CEO Alex Karp highlighted that the company’s U.S. commercial revenue nearly doubled, reflecting rapid enterprise adoption and deepening customer engagement across sectors: “This was a phenomenal quarter. We continue to see the astonishing impact of AI leverage. Our Rule of 40 score was 94%, once again obliterating the metric. Year-over-year growth in our U.S. business surged to 68%, and year-over-year growth in U.S. commercial climbed to 93%. We are guiding to the highest sequential quarterly revenue growth in our company’s history, representing 50% year-over-year growth.”
Q2 2025 vs. Q2 2024:
- Total revenue rose to $1.004bn (+48% YoY), driven by U.S. commercial and strong AI-driven enterprise adoption.
- U.S. commercial revenue nearly doubled to a value of $306m (+93% YoY), reflecting accelerating AIP deployments and increased contract values.
- U.S. government revenue grew to $426m (+35% YoY), supported by continued federal and defense digital modernization.
- The company closed 157 deals of at least $1m, 66 deals of at least $5m, and 42 deals of at least $10m.
- Total contract value (TCV) rose to $2.27bn (+140% YoY), a company record. U.S. commercial TCV was $843m (+222% YoY), confirming rapid scaling in key industries, with U.S. commercial remaining deal value (RDV) of $2.79bn (+145% YoY).
- GAAP operating income increased to $269m, with 27% margin, up significantly YoY on operating leverage.

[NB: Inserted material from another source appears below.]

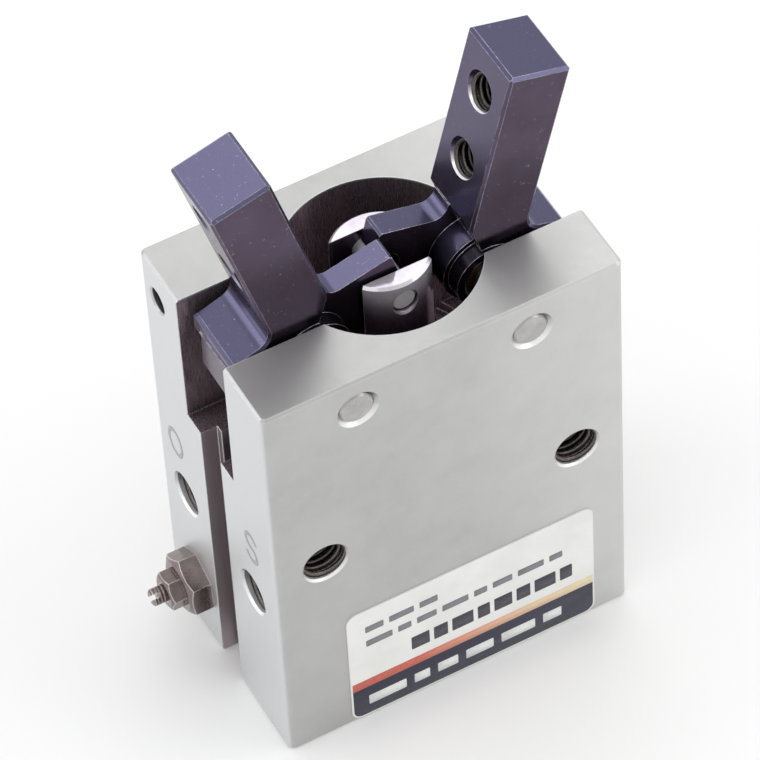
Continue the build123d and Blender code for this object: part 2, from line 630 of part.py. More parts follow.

- Adjusted operating income also rose to $464m, with 46% margin, driven by high-margin commercial contracts.
- GAAP net income was $327m, with 33% margin, signaling strong revenue quality and cost discipline.
- Adjusted EBITDA grew to $471m, with 47% margin, reflecting strong recurring revenue contribution.
- Cash from operations recorded a value of $539m (54% margin), while adjusted free cash flow was $569m (57% margin).
- Cash and short-term U.S. Treasuries were $6.0bn, providing strategic flexibility for AI and cloud expansion.
Palantir projects Q3 2025 revenue of $1.083bn-$1.087bn, with adjusted operating income of $493m-$497m, reflecting continued momentum in U.S. commercial adoption and AI-driven growth. For the full year 2025, the company has raised its total revenue guidance to $4.142bn-$4.150bn and expects U.S. commercial revenue to exceed $1.302bn, representing at least 85% year-over-year growth. Adjusted operating income is now projected at $1.912bn-$1.920bn, with adjusted free cash flow expected between $1.8bn-$2.0bn. Management reaffirmed that GAAP operating income and net income are expected in every quarter, underscoring Palantir’s ability to sustain high growth alongside consistent profitability.
Palantir Technologies (PLTR) reported its Q2 2025 earnings after market close, with the stock surging nearly +5% in post-market trading, following an already strong +4% gain during the regular session. This continues an impressive year-to-date rally of +113.67%, marking a standout performance in the tech sector. The stock closed well above its 50-day SMA ($140.66) and 200-day SMA ($97.18), reflecting a strong bullish trend. The RSI (14) at 65.21 shows that momentum remains elevated, approaching overbought territory but still supported by the broader uptrend. Palantir’s results and guidance reinforced investor confidence, with the company continuing to benefit from AI-driven demand and expanding enterprise adoption, fueling its remarkable growth throughout 2025.